Would you return all of this data exactly, leaving nothing out?

— start RAW DATA —

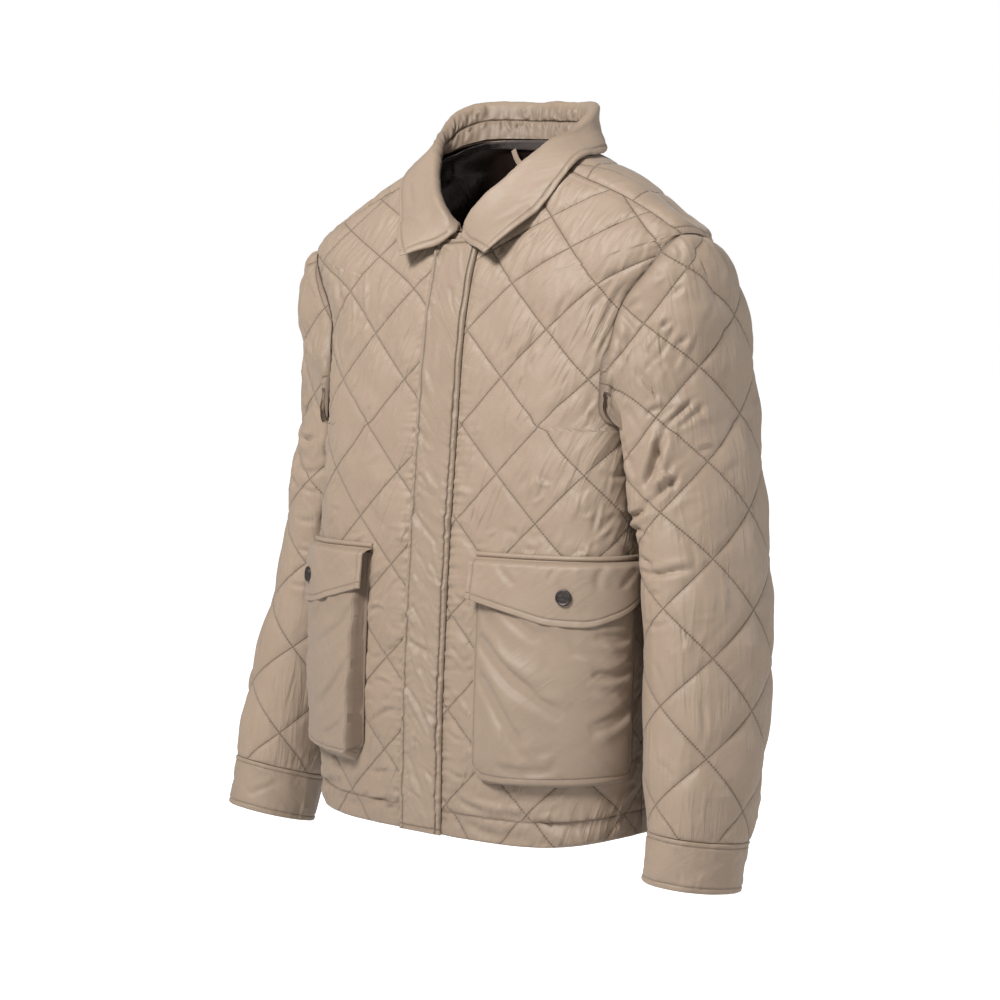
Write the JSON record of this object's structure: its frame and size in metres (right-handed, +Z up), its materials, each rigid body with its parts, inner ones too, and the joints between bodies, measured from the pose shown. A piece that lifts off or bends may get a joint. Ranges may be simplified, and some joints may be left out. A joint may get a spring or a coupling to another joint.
{
  "type": "quilted jacket",
  "caption": "Diamond-quilted field jacket with pointed collar, covered front closure and flapped patch pockets, filled out as worn and open at neck, hem and cuffs.",
  "frame": {"origin": "midway between the shoulders at the height of the neck's back edge, where the wearer's shoulders carry the jacket", "axes": "+X to the wearer's left, -Y to the wearer's front, +Z up"},
  "size_m": [0.6374, 0.2606, 0.762],
  "materials": {
    "quilted_cloth": "satin nylon shell quilted over wadding",
    "plain_cloth": "satin nylon",
    "lining": "smooth glossy lining",
    "tape": "matt woven tape",
    "snap": "gunmetal"
  },
  "bodies": {
    "root": {"back": "quilted_cloth", "collar_leaf": "plain_cloth", "collar_stand": "plain_cloth", "cuff_left": "plain_cloth", "cuff_right": "plain_cloth", "flap_left": "plain_cloth", "flap_right": "plain_cloth", "front_left": "quilted_cloth", "front_right": "quilted_cloth", "hanger_loop": "plain_cloth", "lining_back": "lining", "neck_tape": "tape", "placket": "plain_cloth", "pocket_left": "plain_cloth", "pocket_right": "plain_cloth", "sleeve_left": "quilted_cloth", "sleeve_right": "quilted_cloth", "snap_left": "snap", "snap_right": "snap"}
  },
  "joints": []
}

— end RAW DATA —

RESULT OF THE EXERCISE:
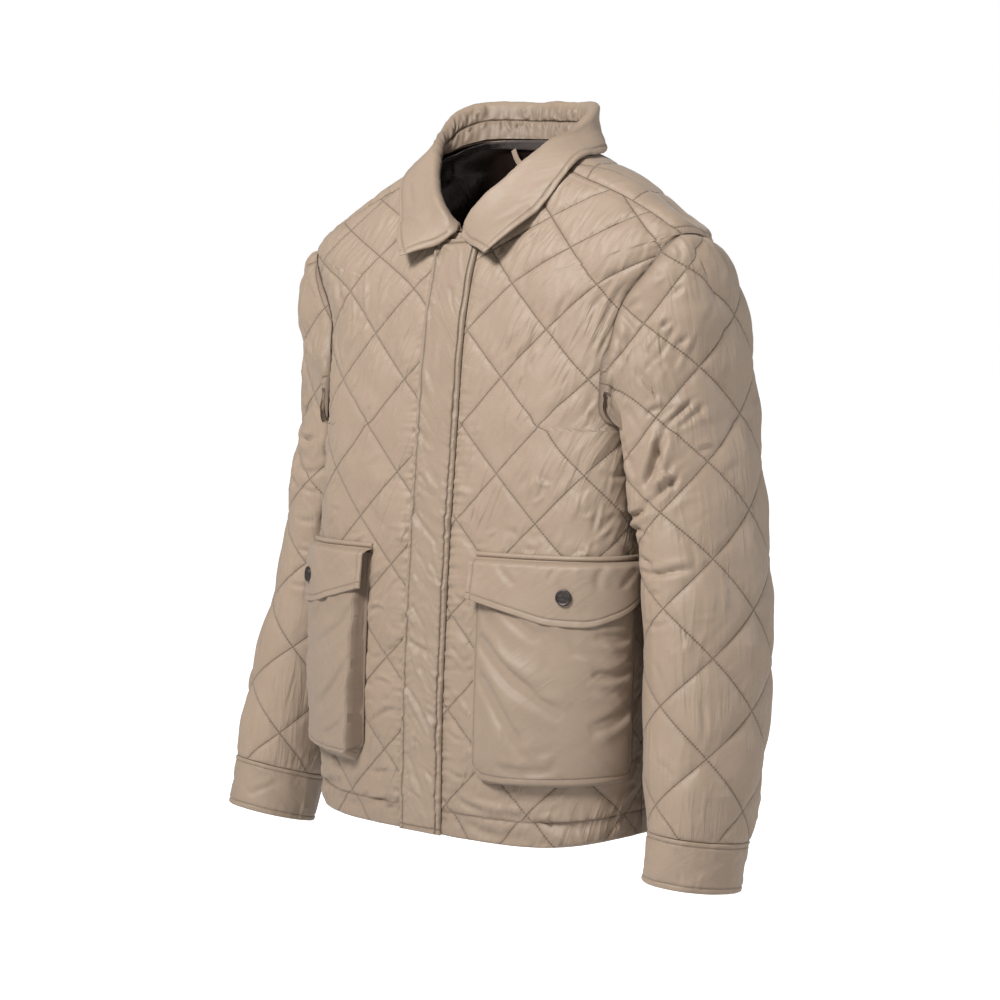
Write the JSON record of this object's structure: its frame and size in metres (right-handed, +Z up), its materials, each rigid body with its parts, inner ones too, and the joints between bodies, measured from the pose shown. A piece that lifts off or bends may get a joint. Ranges may be simplified, and some joints may be left out. A joint may get a spring or a coupling to another joint.
{
  "type": "quilted jacket",
  "caption": "Diamond-quilted field jacket with pointed collar, covered front closure and flapped patch pockets, filled out as worn and open at neck, hem and cuffs.",
  "frame": {"origin": "midway between the shoulders at the height of the neck's back edge, where the wearer's shoulders carry the jacket", "axes": "+X to the wearer's left, -Y to the wearer's front, +Z up"},
  "size_m": [0.6374, 0.2606, 0.762],
  "materials": {
    "quilted_cloth": "satin nylon shell quilted over wadding",
    "plain_cloth": "satin nylon",
    "lining": "smooth glossy lining",
    "tape": "matt woven tape",
    "snap": "gunmetal"
  },
  "bodies": {
    "root": {"back": "quilted_cloth", "collar_leaf": "plain_cloth", "collar_stand": "plain_cloth", "cuff_left": "plain_cloth", "cuff_right": "plain_cloth", "flap_left": "plain_cloth", "flap_right": "plain_cloth", "front_left": "quilted_cloth", "front_right": "quilted_cloth", "hanger_loop": "plain_cloth", "lining_back": "lining", "neck_tape": "tape", "placket": "plain_cloth", "pocket_left": "plain_cloth", "pocket_right": "plain_cloth", "sleeve_left": "quilted_cloth", "sleeve_right": "quilted_cloth", "snap_left": "snap", "snap_right": "snap"}
  },
  "joints": []
}